Date: Thursday, November 20, 2025 Time: 12:00 - 1:00pm Location: 54-209 M. Nafi Toksöz Seminar Room | MIT Campus, Cambridge, MA

“Marine nitrous oxide outgassing as an El Niño wanes

Nitrous oxide (N2O) is a long-lived, potent greenhouse gas with a large effective radiative forcing and is a dominant ozone-depleting substance in the stratosphere. Since the first synthesis of a global N2O budget in the initial Intergovernmental Panel on Climate Change report, the net marine efflux has been uncertain, and estimates have varied widely. Marine emissions of N2O are additionally thought to be strongly modulated by the El Niño Southern Oscillation. Yet, the timing and magnitude of emissions from low-oxygen hotspots, such as the Eastern Tropical South Pacific (ETSP), remain poorly constrained due to sparse historical sampling. We use Bayesian inverse modeling to estimate regional marine efflux during and after the strong 2023–2024 El Niño.
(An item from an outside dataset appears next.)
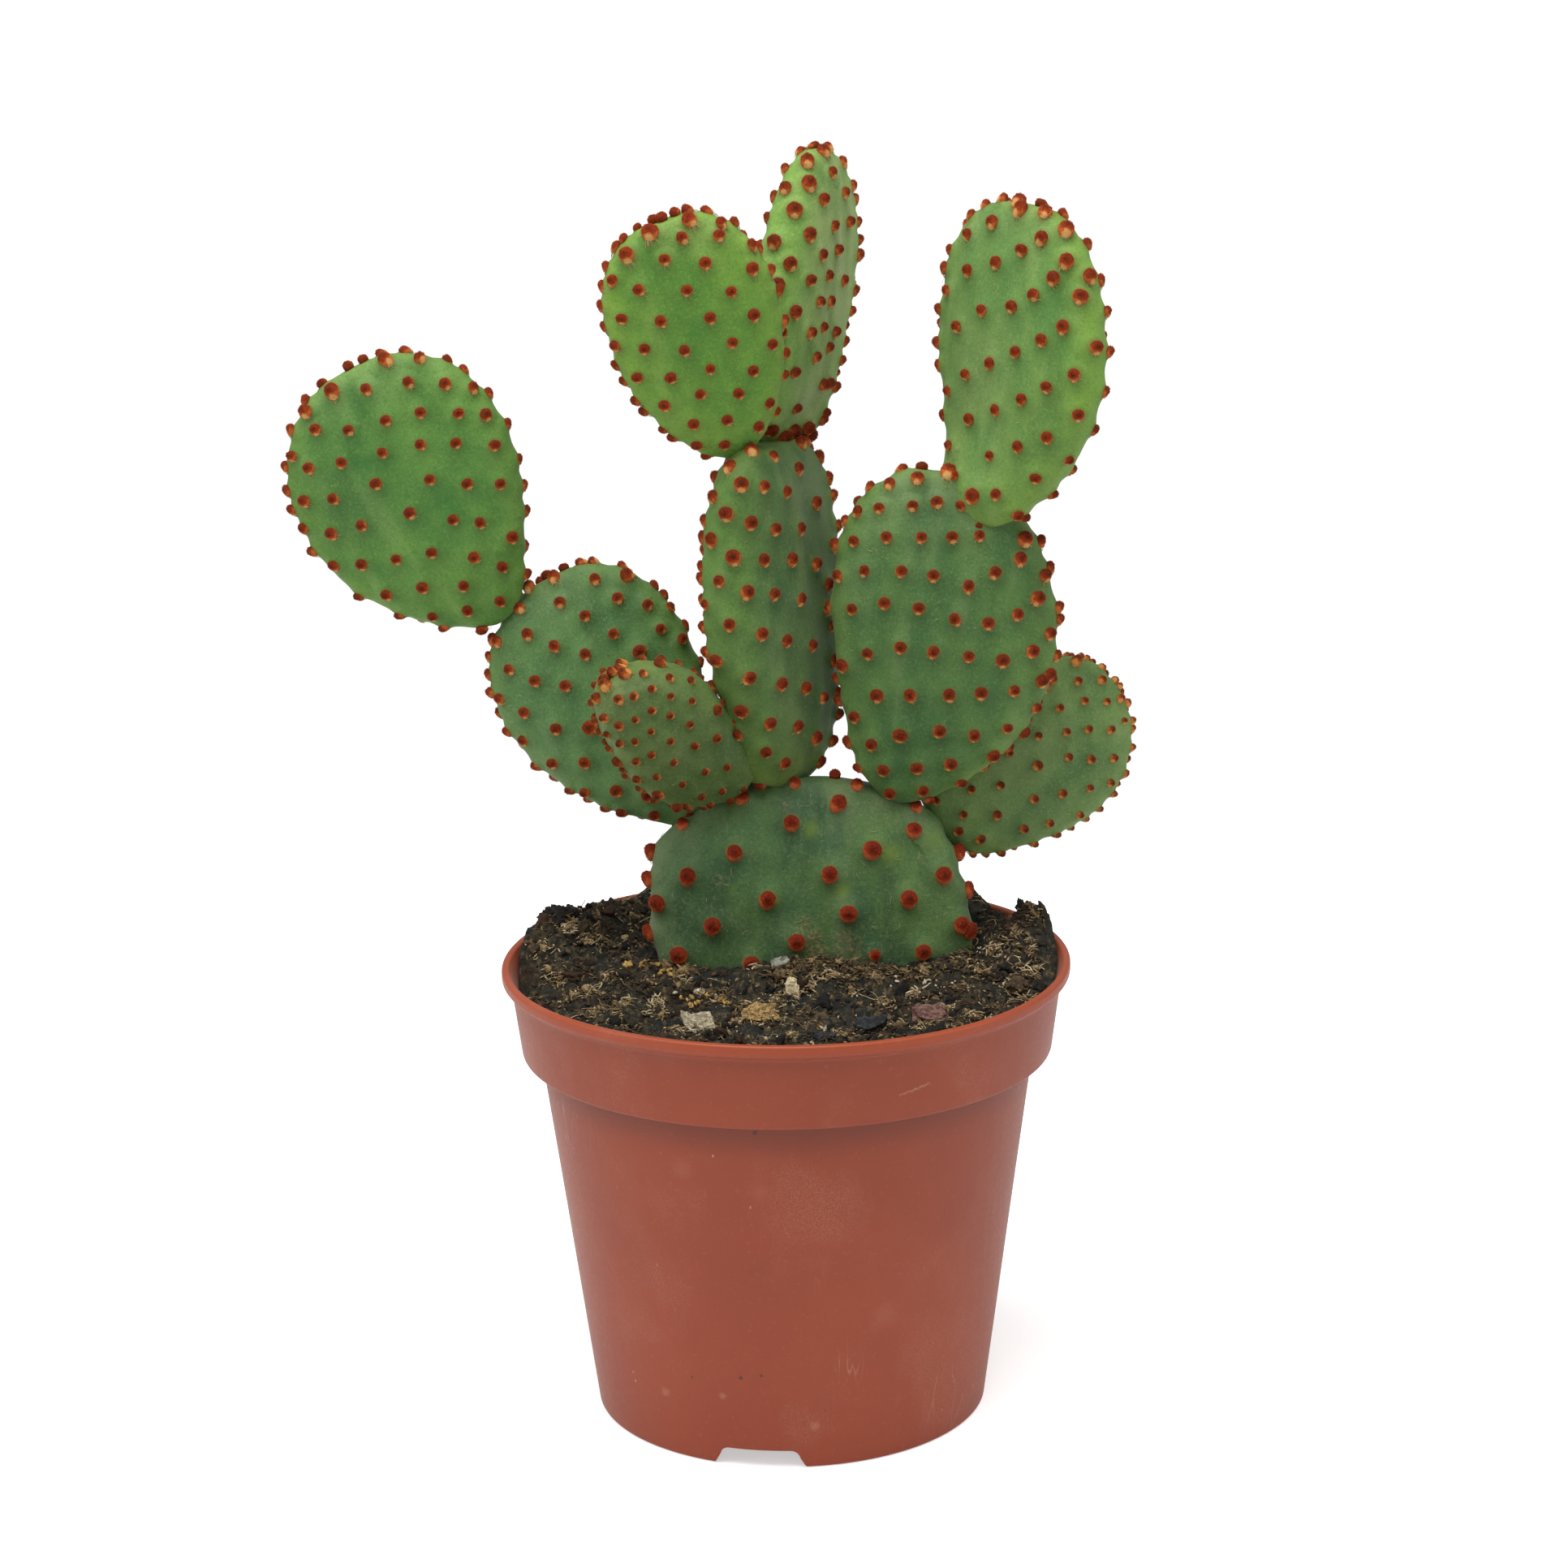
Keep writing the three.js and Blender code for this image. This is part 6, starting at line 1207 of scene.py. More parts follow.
def peat_material():
    m = Tree("peat")
    a = m.noise(460.0, 6.0, 0.66, distortion=0.8)
    b = m.noise(1600.0, 4.0, 0.6)
    c = m.noise(120.0, 3.0, 0.5)
    d = m.noise(900.0, 4.0, 0.6, vec=m.scaled((1.0, 0.35, 0.6), rot=(0.2, 0.4, 0.9)))
    col = m.ramp(a, [(0.34, srgb(13, 14, 13)), (0.48, srgb(34, 34, 29)), (0.59, srgb(64, 57, 43)), (0.72, srgb(118, 102, 74))])
    col = m.mix(m.span(d, 0.54, 0.70, 0.0, 0.62), col, srgb(126, 104, 70))
    col = m.mix(m.span(c, 0.50, 0.66, 0.0, 0.55), col, srgb(38, 42, 40))
    col = m.mix(m.span(c, 0.46, 0.30, 0.0, 0.45), col, srgb(58, 38, 25))
    col = m.mix(m.span(b, 0.62, 0.76, 0.0, 0.55), col, srgb(158, 140, 104))
    h = m.math("ADD", m.math("MULTIPLY", a, 0.9), m.math("MULTIPLY", b, 0.5))
    m.set(Base_Color=col, Roughness=m.span(b, 0.3, 0.7, 0.66, 0.98), Normal=m.bump(h, 0.9, 0.0008), Specular_IOR_Level=0.24)
    return m.mat


def crumb_material(name, dark, light, scale=900.0, rough=(0.7, 0.95), strength=0.6, stretch=(1, 1, 1)):
    m = Tree(name)
    vec = m.scaled(stretch)
    tint = m.attr("piece", "Red")
    a = m.noise(scale, 5.0, 0.62, vec=vec)
    f = m.math("ADD", m.math("MULTIPLY", a, 0.7), m.math("MULTIPLY", tint, 0.4))
    col = m.ramp(f, [(0.30, dark), (0.78, light)])
    spot = m.noise(scale * 3.1, 3.0, 0.6)
    col = m.mix(m.span(spot, 0.55, 0.75, 0.0, 0.5), col, tuple(min(1, c * 1.5) for c in light[:3]) + (1.0,))
    m.set(
        Base_Color=col, Roughness=m.span(a, 0.3, 0.7, *rough),
        Normal=m.bump(m.math("ADD", a, m.math("MULTIPLY", spot, 0.4)), strength, 0.0004), Specular_IOR_Level=0.25,
    )
    return m.mat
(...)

By assimilating new continuous atmospheric N2O observations in the Galapagos, we find peak El Niño conditions suppress ETSP emissions by one-third to one-half relative to the historical average. As the El Niño subsided, an enhancement in N2O effluxes and surface concentrations emerged, driven by upwelling of subsurface waters enriched in N2O accumulated during El Niño, revealing a novel two-stage emissions pattern. Low effluxes during peak El Niño, followed by a pulse as the event relaxes, may partially offset the typically suppressed N2O emissions associated with El Niño, offering a new perspective on N2O dynamics in oxygen minimum zones. These measurements provide the first direct observational quantification of El Niño’s impact on N2O outgassing from the ETSP and highlight the value of combining high-frequency atmospheric observations with inverse modeling to refine estimates of marine N2O effluxes.

 


ESAC Early-Career Seminar Series —

A forum for students and postdocs to share recent research, hone presentation skills, and build community among peers, sponsored by the EAPS Student Advisory Committee. Open to current EAPS graduate and undergraduate students and postdocs. Typically hosted on Thursdays during the semester, including pizza lunch.